PHILADELPHIA -- A growing body of evidence underscores the importance of human gut bacteria in modulating human health, metabolism, and disease. Yet bacteria are only part of the story. Viruses that infect those bacteria also shape who we are. Frederic D. Bushman, PhD, professor of Microbiology at the Perelman School of Medicine at the University of Pennsylvania, led a study published this month in the Proceedings of the National Academy of Sciences that sequenced the DNA of viruses -- the virome -- present in the gut of healthy people.
Nearly 48 billion bases of DNA, the genetic building blocks, were collected in the stools of 12 individuals. The researchers then assembled the blocks like puzzle pieces to recreate whole virus genomes.

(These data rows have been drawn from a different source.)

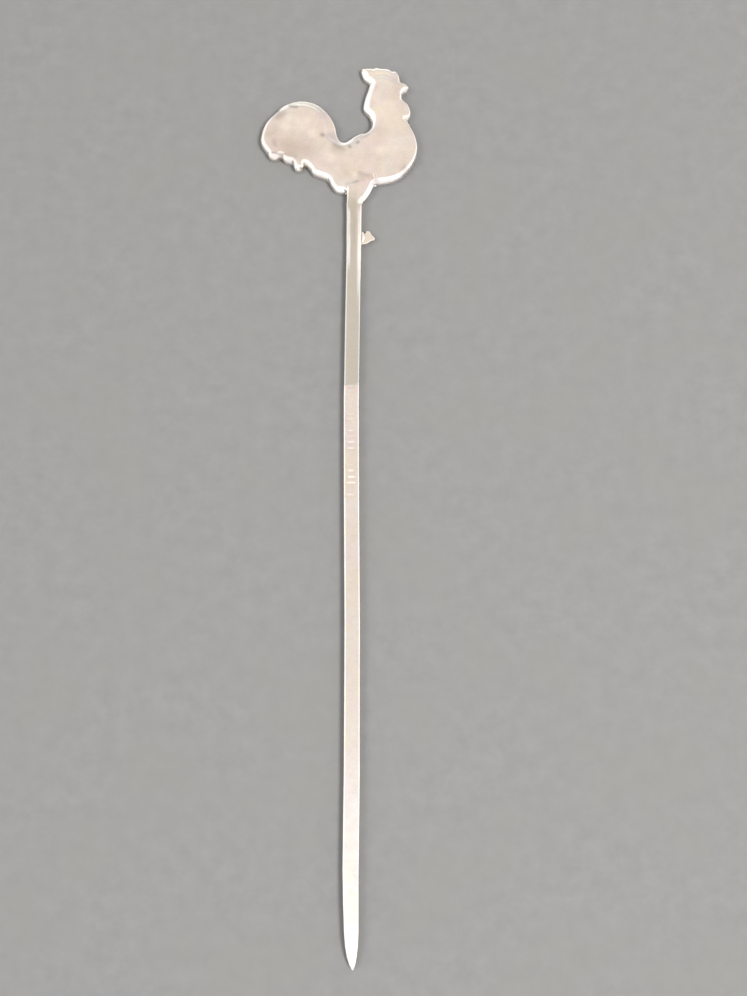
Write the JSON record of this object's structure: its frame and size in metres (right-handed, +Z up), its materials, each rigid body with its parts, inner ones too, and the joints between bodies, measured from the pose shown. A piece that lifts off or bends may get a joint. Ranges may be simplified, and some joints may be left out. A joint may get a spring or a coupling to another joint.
{
  "type": "hat pin",
  "caption": "Flat silver hat pin: a cockerel silhouette soldered to a long flat pointed stem, with a small toe on the stem's side.",
  "frame": {"origin": "on the stem's flat underside, where the stem leaves the head, on the pin's centre line", "axes": "+Y along the stem from the point towards the cockerel's head, +X across the pin towards the cockerel's beak, +Z up out of the pin's back; the pin lies face down on z = 0"},
  "size_m": [0.0162, 0.0894, 0.0011],
  "materials": {
    "head_silver": "satin",
    "stem_silver": "satin",
    "toe_silver": "satin",
    "silver_solder": "matte"
  },
  "bodies": {
    "root": {"rooster_plate": "head_silver", "pin_stem": "stem_silver", "tang_solder": "silver_solder", "toe_spur": "toe_silver", "spur_solder": "silver_solder"}
  },
  "joints": []
}
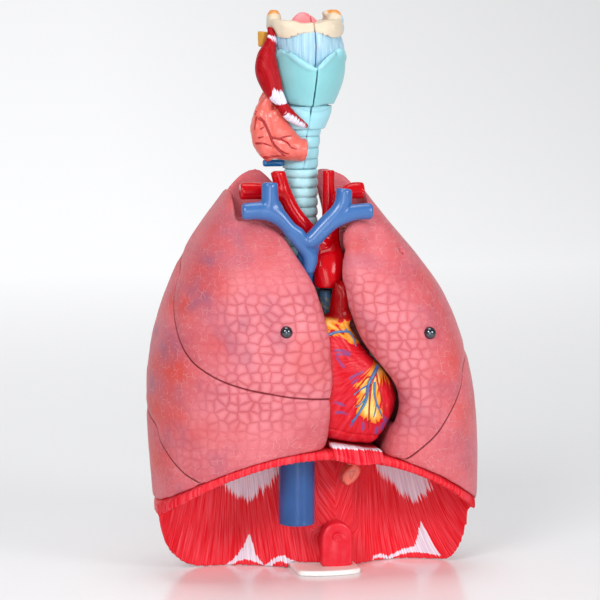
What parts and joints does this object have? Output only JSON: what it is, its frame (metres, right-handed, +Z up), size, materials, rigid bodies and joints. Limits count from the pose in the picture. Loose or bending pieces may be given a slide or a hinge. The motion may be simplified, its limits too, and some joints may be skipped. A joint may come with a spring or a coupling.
{
  "type": "anatomical model",
  "caption": "Life-size teaching model of larynx, windpipe, heart and two lungs on an arched diaphragm stand; lung fronts, heart and larynx halves lift off",
  "frame": {"origin": "on the table, under the foot plate, near the middle of the base", "axes": "+Z up, the front of the chest faces -Y, the anatomical right side is at -X"},
  "size_m": [0.2414, 0.1231, 0.4045],
  "materials": {
    "lung_pink": "satin",
    "muscle_red": "satin",
    "artery_red": "gloss",
    "vein_blue": "gloss",
    "cartilage_blue": "satin",
    "membrane_blue": "satin",
    "bone_cream": "satin",
    "gland_coral": "satin",
    "heart_red": "gloss",
    "salmon": "satin",
    "fat_yellow": "satin",
    "azure": "gloss",
    "white_plastic": "matte",
    "stud_metal": "polished"
  },
  "bodies": {
    "stand": {"diaphragm": "muscle_red", "foot_plate": "white_plastic", "spine_boss": "muscle_red", "boss_screw": "stud_metal", "heart_seat": "muscle_red", "mediastinum": "muscle_red", "trachea": "cartilage_blue", "oesophagus": "salmon", "arteries": "artery_red", "brachiocephalic_veins": "vein_blue", "inferior_vena_cava": "vein_blue", "right_lung_back": "lung_pink", "right_bronchi": "cartilage_blue", "left_lung_back": "lung_pink", "left_bronchi": "cartilage_blue"},
    "right_lung_cover": {"right_lung_front": "lung_pink", "right_lung_stud": "stud_metal"},
    "left_lung_cover": {"left_lung_front": "lung_pink", "left_lung_stud": "stud_metal"},
    "heart": {"heart_back": "heart_red"},
    "heart_cover": {"heart_front": "heart_red"},
    "larynx_left_half": {"left_larynx_wall": "membrane_blue", "left_cricoid": "cartilage_blue", "left_thyroid_cartilage": "cartilage_blue", "left_hyoid": "bone_cream", "left_epiglottis": "gland_coral"},
    "larynx_right_half": {"right_larynx_wall": "membrane_blue", "right_cricoid": "cartilage_blue", "right_thyroid_cartilage": "cartilage_blue", "right_hyoid": "bone_cream", "right_epiglottis": "gland_coral", "larynx_muscle": "muscle_red", "cricothyroid_muscle": "muscle_red", "thyroid_gland": "gland_coral", "larynx_fat": "fat_yellow", "gland_vein": "azure"}
  },
  "joints": [
    {"name": "right_lung_off", "type": "slide", "parent": "stand", "child": "right_lung_cover", "axis": [0, -1, 0], "range_m": [0, 0.15]},
    {"name": "left_lung_off", "type": "slide", "parent": "stand", "child": "left_lung_cover", "axis": [0, -1, 0], "range_m": [0, 0.15]},
    {"name": "heart_off", "type": "slide", "parent": "stand", "child": "heart", "axis": [0, -1, 0], "range_m": [0, 0.075]},
    {"name": "heart_apart", "type": "slide", "parent": "heart", "child": "heart_cover", "axis": [0, -1, 0], "range_m": [0, 0.0375]},
    {"name": "larynx_off", "type": "slide", "parent": "stand", "child": "larynx_left_half", "axis": [0, 0, 1], "range_m": [0, 0.12]},
    {"name": "larynx_apart", "type": "slide", "parent": "larynx_left_half", "child": "larynx_right_half", "axis": [0, -1, 0], "range_m": [0, 0.07]}
  ],
  "couplings": [
    {"joint": "heart_off", "follows": "right_lung_off", "ratio": 0.5},
    {"joint": "heart_apart", "follows": "right_lung_off", "ratio": 0.25}
  ]
}
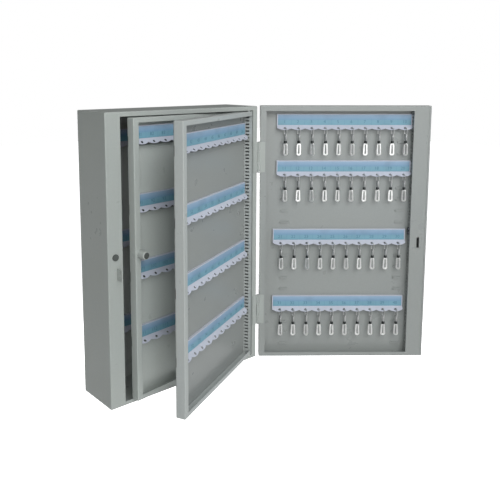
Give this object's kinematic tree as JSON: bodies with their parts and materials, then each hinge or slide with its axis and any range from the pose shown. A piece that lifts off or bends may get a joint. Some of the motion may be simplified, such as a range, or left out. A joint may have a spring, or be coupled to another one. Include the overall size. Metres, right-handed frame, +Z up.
{
  "type": "key cabinet",
  "caption": "Wall key cabinet in light grey steel: lockable hinged door, swing panels inside, and numbered hook rails with swivel key clips.",
  "frame": {"origin": "middle of the four wall fixing holes, on the outer face of the back panel", "axes": "+X to the right seen from the front, towards the hinges; +Y back into the wall; +Z up"},
  "size_m": [0.6593, 0.3311, 0.551],
  "materials": {
    "grey_paint": "light grey powder coat, satin, with a faint green tint",
    "rail_paint": "light grey powder coat, satin",
    "number_cards": "blue printed card, matte",
    "clip_chrome": "bright nickel plate",
    "lock_chrome": "bright nickel plate",
    "bare_steel": "zinc plated, satin",
    "dark_screws": "black oxide, satin",
    "white_nylon": "natural nylon",
    "black_rubber": "matte"
  },
  "bodies": {
    "cabinet": {"cabinet_shell": "grey_paint", "back_panel": "grey_paint", "pivot_plate_bottom": "grey_paint", "pivot_plate_top": "grey_paint", "pivot_washers": "white_nylon", "strike_tab": "grey_paint", "door_buffer": "black_rubber", "hinge_lower_frame_leaf": "grey_paint", "hinge_upper_frame_leaf": "grey_paint", "hinge_lower_pin": "bare_steel", "hinge_upper_pin": "bare_steel", "back_rail_1": "rail_paint", "back_rail_2": "rail_paint", "back_rail_3": "rail_paint", "back_cards": "number_cards"},
    "door": {"door_tray": "grey_paint", "door_channel_cover": "grey_paint", "door_slot_strip": "grey_paint", "hinge_lower_door_leaf": "grey_paint", "hinge_upper_door_leaf": "grey_paint", "door_rail_1": "rail_paint", "door_rail_2": "rail_paint", "door_rail_3": "rail_paint", "door_rail_4": "rail_paint", "door_cards": "number_cards", "lock_barrel": "lock_chrome", "lock_nut": "bare_steel", "lock_guide": "bare_steel", "lock_screws": "dark_screws"},
    "lock_plug": {"lock_plug": "lock_chrome"},
    "lock_bolt": {"lock_bolt": "bare_steel"},
    "leaf_a": {"leaf_a_tray": "grey_paint", "leaf_a_slot_strip": "grey_paint", "leaf_a_pivot_pins": "bare_steel", "leaf_a_rail_1": "rail_paint", "leaf_a_rail_2": "rail_paint", "leaf_a_rail_3": "rail_paint", "leaf_a_rail_4": "rail_paint", "leaf_a_cards": "number_cards"},
    "leaf_b": {"leaf_b_tray": "grey_paint", "leaf_b_slot_strip": "grey_paint", "leaf_b_pivot_pins": "bare_steel", "leaf_b_rail_1": "rail_paint", "leaf_b_rail_2": "rail_paint", "leaf_b_rail_3": "rail_paint", "leaf_b_rail_4": "rail_paint", "leaf_b_cards": "number_cards", "leaf_b_knob": "grey_paint", "leaf_b_knob_tip": "black_rubber", "leaf_b_knob_screw": "bare_steel"},
    "clips_row_1": {"clip_hooks_1": "clip_chrome", "clip_loops_1": "clip_chrome"},
    "clips_row_2": {"clip_hooks_2": "clip_chrome", "clip_loops_2": "clip_chrome"},
    "clips_row_3": {"clip_hooks_3": "clip_chrome", "clip_loops_3": "clip_chrome"},
    "clips_row_4": {"clip_hooks_4": "clip_chrome", "clip_loops_4": "clip_chrome"}
  },
  "joints": [
    {"name": "door_hinge", "type": "hinge", "parent": "cabinet", "child": "door", "pos_m": [0.1837, -0.10132, 0], "axis": [0, 0, 1], "range_deg": [-140.5, 39.5]},
    {"name": "leaf_a_pivot", "type": "hinge", "parent": "cabinet", "child": "leaf_a", "pos_m": [0.1602, -0.0954, 0], "axis": [0, 0, 1], "range_deg": [-25.3, 7.2]},
    {"name": "leaf_b_pivot", "type": "hinge", "parent": "cabinet", "child": "leaf_b", "pos_m": [0.1602, -0.0744, 0], "axis": [0, 0, 1], "range_deg": [-7.25, 2.1]},
    {"name": "lock_turn", "type": "hinge", "parent": "door", "child": "lock_plug", "pos_m": [0.46052, -0.30837, 0.0035], "axis": [0.6361, 0.7716, 0], "range_deg": [0, 90]},
    {"name": "bolt_slide", "type": "slide", "parent": "door", "child": "lock_bolt", "axis": [0.7716, -0.6361, 0], "range_m": [0, 0.00566]},
    {"name": "clips_row_1_swing", "type": "hinge", "parent": "door", "child": "clips_row_1", "pos_m": [0.33022, -0.21222, 0.22764], "axis": [-0.7716, 0.6361, 0], "range_deg": [-5, 12]},
    {"name": "clips_row_2_swing", "type": "hinge", "parent": "door", "child": "clips_row_2", "pos_m": [0.33022, -0.21222, 0.12763], "axis": [-0.7716, 0.6361, 0], "range_deg": [-5, 12]},
    {"name": "clips_row_3_swing", "type": "hinge", "parent": "door", "child": "clips_row_3", "pos_m": [0.32521, -0.20808, -0.02236], "axis": [-0.7716, 0.6361, 0], "range_deg": [-5, 12]},
    {"name": "clips_row_4_swing", "type": "hinge", "parent": "door", "child": "clips_row_4", "pos_m": [0.32521, -0.20808, -0.17236], "axis": [-0.7716, 0.6361, 0], "range_deg": [-5, 12]}
  ],
  "couplings": [
    {"joint": "leaf_a_pivot", "follows": "door_hinge", "ratio": 0.18},
    {"joint": "leaf_b_pivot", "follows": "door_hinge", "ratio": 0.05125},
    {"joint": "bolt_slide", "follows": "lock_turn", "m_per_rad": 0.0036}
  ]
}
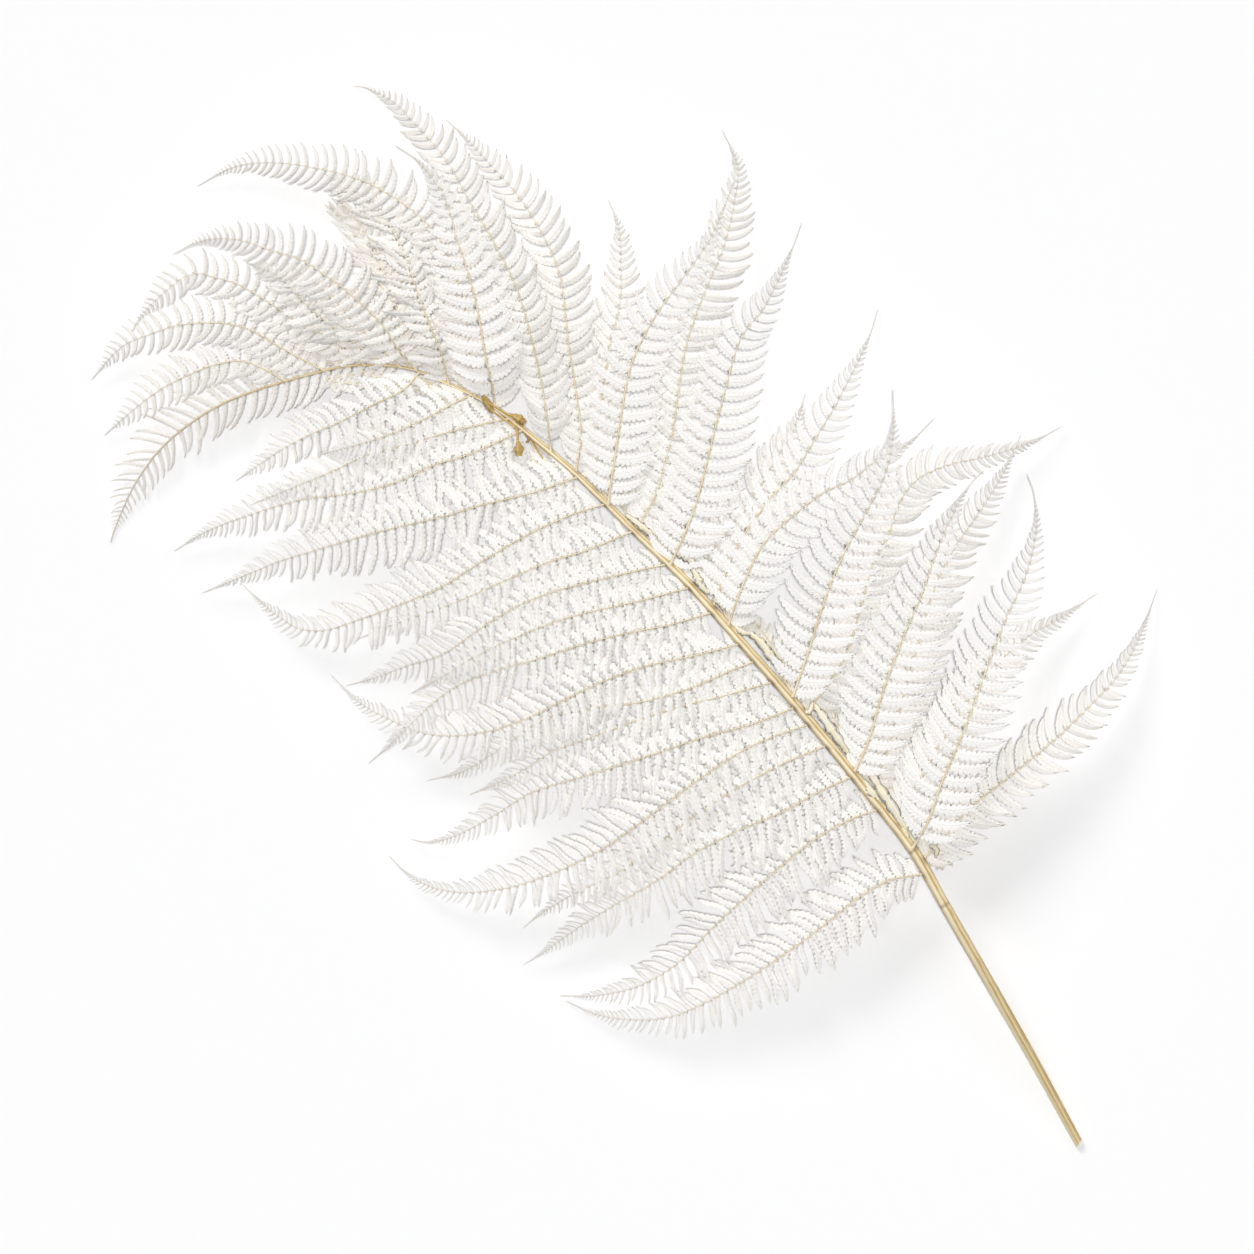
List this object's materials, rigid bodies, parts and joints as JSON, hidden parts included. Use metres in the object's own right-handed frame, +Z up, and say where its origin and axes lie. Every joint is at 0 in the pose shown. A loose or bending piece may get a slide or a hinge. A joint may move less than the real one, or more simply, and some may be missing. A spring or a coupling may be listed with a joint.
{
  "type": "bracken frond",
  "caption": "Dried, bleached bracken frond lying flat: an arched straw-coloured stem with white pinnae of cut leaflets on both sides and a curved leafy tip.",
  "frame": {"origin": "middle of the frond's bounding box, on the surface that it lies on", "axes": "+Y from the cut end of the stem towards the leafy tip, +Z up from the surface"},
  "size_m": [0.4028, 0.652, 0.0496],
  "materials": {
    "straw": "dry ribbed straw-coloured stem, satin",
    "leaf": "bleached papery leaf, matte"
  },
  "bodies": {
    "root": {"rachis": "straw", "pinna_end": "leaf", "pinna_left_01": "leaf", "pinna_left_02": "leaf", "pinna_left_03": "leaf", "pinna_left_04": "leaf", "pinna_left_05": "leaf", "pinna_left_06": "leaf", "pinna_left_07": "leaf", "pinna_left_08": "leaf", "pinna_left_09": "leaf", "pinna_left_10": "leaf", "pinna_left_11": "leaf", "pinna_left_12": "leaf", "pinna_left_13": "leaf", "pinna_left_14": "leaf", "pinna_left_15": "leaf", "pinna_left_16": "leaf", "pinna_left_17": "leaf", "pinna_left_18": "leaf", "pinna_left_19": "leaf", "pinna_right_01": "leaf", "pinna_right_02": "leaf", "pinna_right_03": "leaf", "pinna_right_04": "leaf", "pinna_right_05": "leaf", "pinna_right_06": "leaf", "pinna_right_08": "leaf", "pinna_right_09": "leaf", "pinna_right_10": "leaf", "pinna_right_11": "leaf", "pinna_right_12": "leaf", "pinna_right_13": "leaf", "pinna_right_14": "leaf", "pinna_right_15": "leaf", "pinna_right_16": "leaf", "pinna_right_17": "leaf", "pinna_right_18": "leaf", "pinna_right_19": "leaf", "pinna_right_20": "leaf", "pinna_right_21": "leaf", "pinna_right_22": "leaf", "pinna_right_23": "leaf", "pinna_right_24": "leaf", "pinna_right_25": "leaf", "pinna_right_26": "leaf"}
  },
  "joints": []
}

Hundreds to thousands of likely distinct viruses were assembled per individual, of which all but one type were bacteriophages -- viruses that infect bacteria -- which the team expected. The other was a human pathogen, a human papillomavirus found in a single individual. Bacteriophages are responsible for the toxic effects of many bacteria, but their role in the human microbiome has only recently started to be studied.
To assess variability in the viral populations among the 12 individuals studied, Bushman's team, led by graduate student Samuel Minot, looked for stretches of bases that varied the most.
Their survey identified 51 hypervariable regions among the 12 people studied, which, to the team's surprise, were associated with reverse transcriptase genes. Reverse transcriptase enzymes, more commonly associated with replication of retroviruses such as HIV, copy RNA into DNA. Of the 51 regions, 29 bore sequence and structural similarity to one well-studied reverse transcriptase, a hypervariable region in the Bordetella bacteriophage BPP-1. Bordetella is the microbe that causes kennel cough in dogs.
BPP-1 uses reverse transcriptase and an error-prone copying mechanism to modify a protein to aid in entering and reproducing in a wide array of viral targets. Bushman and colleagues speculate that the newly discovered hypervariable regions could serve a similar function in the human virome, and microbiome, by extension.
"It appears there's natural selective pressure for rapid variation for these classes of bacteriophages, which implies there's a corresponding rapidly changing environmental factor that the phage must be able to quickly adapt to," says Minot. Possible reasons for change, say the authors, include evading the immune system and keeping abreast of ever-evolving bacterial hosts -- a kind of mutation-based host-pathogen arms race. Whatever the case, Minot says, such variability may be helping to drive evolution of the gut microbiome: "The substrate of evolution is mutation."
Evolutionary analysis of the 185 reverse transcriptases discovered in this study population suggests that a large fraction of these enzymes are primarily involved in generating diversity. Now, Minot says, the challenge is to determine the function of the newly discovered hypervariable regions, and understand how their variability changes over time and in relationship to disease.
"This method opens a whole new world of 'diversity-generating' biology to discover what these clearly important systems are actually doing," he says.
In addition to Bushman and Minot, co-authors are Stephanie Grunberg (Department of Microbiology); Gary Wu (Division of Gastroenterology); and James Lewis (Department of Biostatistics and Epidemiology), all from Penn.
The research was supported by grants from the National Institutes of Health, Pennsylvania Department of Health, and the Crohn's and Colitis Foundation of America.